Third, when Christ meets us where we are at, and we respond to Christ’s call, we experience joy and thankfulness. Life may not be easy – it may lead to a cross, but as long as we are obedient, we will experience joy and thanksgiving. In Psalm 30, the psalmist exalts God for the healing he has experienced: “You brought me up, O Lord, from the dead; you restored my life as I was going down to the grave” (Vs. 3). When our illusions are shattered, when our sense of security is demolished, we experience the darkness; we may even weep. The psalmist acknowledges this when he says, “Weeping may spend the night, but joy comes in the morning” (Vs. 6). In verses 12 and 13, the psalmist continues, “You have turned my wailing into dancing; you have put off my sack-cloth and clothed me with joy. Therefore, my heart sings to you without ceasing, O Lord my God, I will give you thanks for ever.” That sounds like someone who has experienced the power of resurrection!

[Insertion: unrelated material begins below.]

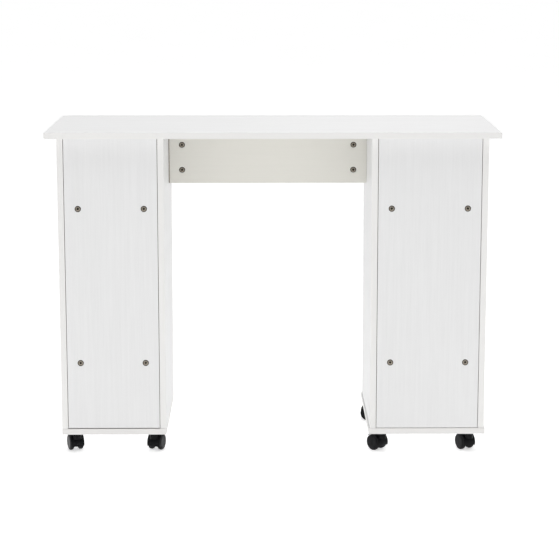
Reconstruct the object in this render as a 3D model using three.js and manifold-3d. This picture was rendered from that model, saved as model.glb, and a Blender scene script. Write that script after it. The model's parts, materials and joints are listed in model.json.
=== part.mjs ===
// A rolling sewing table: one long top on two pedestal cabinets, joined by an apron across the kneehole.
// The narrow cabinet holds three drawers and the wide one a shelf behind a door on pivot pins.
// Boards are 15 mm melamine-faced, pulled together by cam locks, and the cabinets stand on swivel casters.
//
// Millimetres. +Z is up, the origin is on the floor under the middle of the top, the sitter is at -Y,
// and the back of the table, with its cam locks, faces +Y.
import * as THREE from "three";
import { mergeVertices } from "three/addons/utils/BufferGeometryUtils.js";
import Module from "manifold-3d";

const wasm = await Module();
wasm.setup();

// ---------------------------------------------------------------- driving dimensions
const TOP_WIDTH = 1100;
const TOP_DEPTH = 400;
const BOARD = 15; // thickness of every board
const SIDE_HEIGHT = 725; // from the base board to the top
const CASTER_HEIGHT = 52; // from the floor to the base board
const CABINET_DEPTH = 345;
const DRAWER_CABINET_WIDTH = 258;
const DOOR_CABINET_WIDTH = 283;
const SIDE_OVERHANG = 27.5; // of the top past each cabinet
const BACK_OVERHANG = 25;
const DOOR_BASE_LIP = 2.5; // the door cabinet's base board is this much wider than its sides, each way
const SEAM = 0.3; // between boards that are pulled together
const BACK_SEAM = 1.1; // round a back panel, and at the shelf's ends
const BACK_LIFT = { drawer: 2, door: BACK_SEAM }; // from the base board to a back panel

const APRON = { height: 142, back: 219, gap: 2 }; // back: from the cabinets' back to the apron's back face
const SHELF = { height: 340, setback: 25 }; // above the base board, and behind the cabinet's front

const CAM = { radius: 7.2, depth: 12, clearance: 0.4, fromEnd: 34, low: 167.5, pitch: 384, facets: 20 };
const CAM_CROSS = { length: 8, width: 1.8, depth: 2.5 };
const APRON_CAM = { low: 34, pitch: 64 };

const DRAWERS = ["bottom", "middle", "top"];
const FRONT_GAP = 2.5; // round each drawer front and the door
const BOX = { wall: 12, height: 170, length: 290, side: 3, lift: 22, floor: 4, floorAt: 8 };
const GROOVE = { depth: 8, height: 17.5, up: 80 };
const RAIL = { thick: 10, height: 16.5, length: 285, setback: 2 };

const PIVOT = { radius: 3, clearance: 0.3, fromSide: 14.5, intoBoard: 8, intoDoor: 10 };
const DOOR_HINGE_GAP = 3;
const CATCH = { width: 42, depth: 13, height: 16, gap: 1 };
// A knob's radii, and its heights: rose and waist from the front, shoulder down from the crown.
const KNOB_RADIUS = { foot: 6.5, neck: 4.5, head: 13, crown: 9.1 };
const KNOB = { rose: 2, waist: 7, shoulder: 6, rim: 2, length: 22 };
const KNOB_FROM_EDGE = 34;
const DOOR_KNOB_UP = 0.74; // share of the door's height

const WHEEL = { radius: 20, inner: 6, outer: 17.5, facets: 24, rim: 1.5, dish: 1 };
const AXLE = { radius: 2.5, clearance: 0.3, into: 1 };
const TRAIL = 18; // from the swivel axis to the axle
const HOOD = { inner: 21, outer: 22.8, half: 17.2, web: 4, hub: 7, from: 50, to: 200, step: 10 };
const BOSS = { radius: 11, up: 4, top: 51 }; // up: its lower end, above the axle
const STEM = { radius: 4, clearance: 0.5, into: 13 };
const CASTER_INSET = 33; // from a cabinet's side, and from its front or back, to the swivel axis
// The direction that each caster trails in at rest, in degrees from +X.
const CASTERS = [
  { cabinet: "drawer", end: "back", side: "outer", trail: -68 },
  { cabinet: "drawer", end: "back", side: "inner", trail: -110 },
  { cabinet: "drawer", end: "front", side: "outer", trail: -80 },
  { cabinet: "drawer", end: "front", side: "inner", trail: -62 },
  { cabinet: "door", end: "back", side: "outer", trail: -62 },
  { cabinet: "door", end: "back", side: "inner", trail: -47 },
  { cabinet: "door", end: "front", side: "outer", trail: -115 },
  { cabinet: "door", end: "front", side: "inner", trail: -5 },
];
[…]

The power of the resurrection is available to us. God is willing to meet us where we are. Are we willing to respond to God’s call? If we do, we will ultimately come to experience the joy of worshiping God “with the myriads and myriads and thousands of thousands.” Like them, we will sing with a full voice, “Worthy is the Lamb that was slaughtered to receive power and wealth and wisdom and might and honor and glory and blessing!” We shall not only hear the myriads and the thousands – we shall also hear “every creature in heaven and on earth and under the earth and in the sea, and all that is in them singing, ‘To the one seated on the throne and to the Lamb be blessing and honor and glory and might forever and ever” (Rev. 5.11-13; NRSV).
Christ meets us where we are at that we might ultimately meet him where he is at. And as the old hymn says, “What a day of rejoicing that will be.”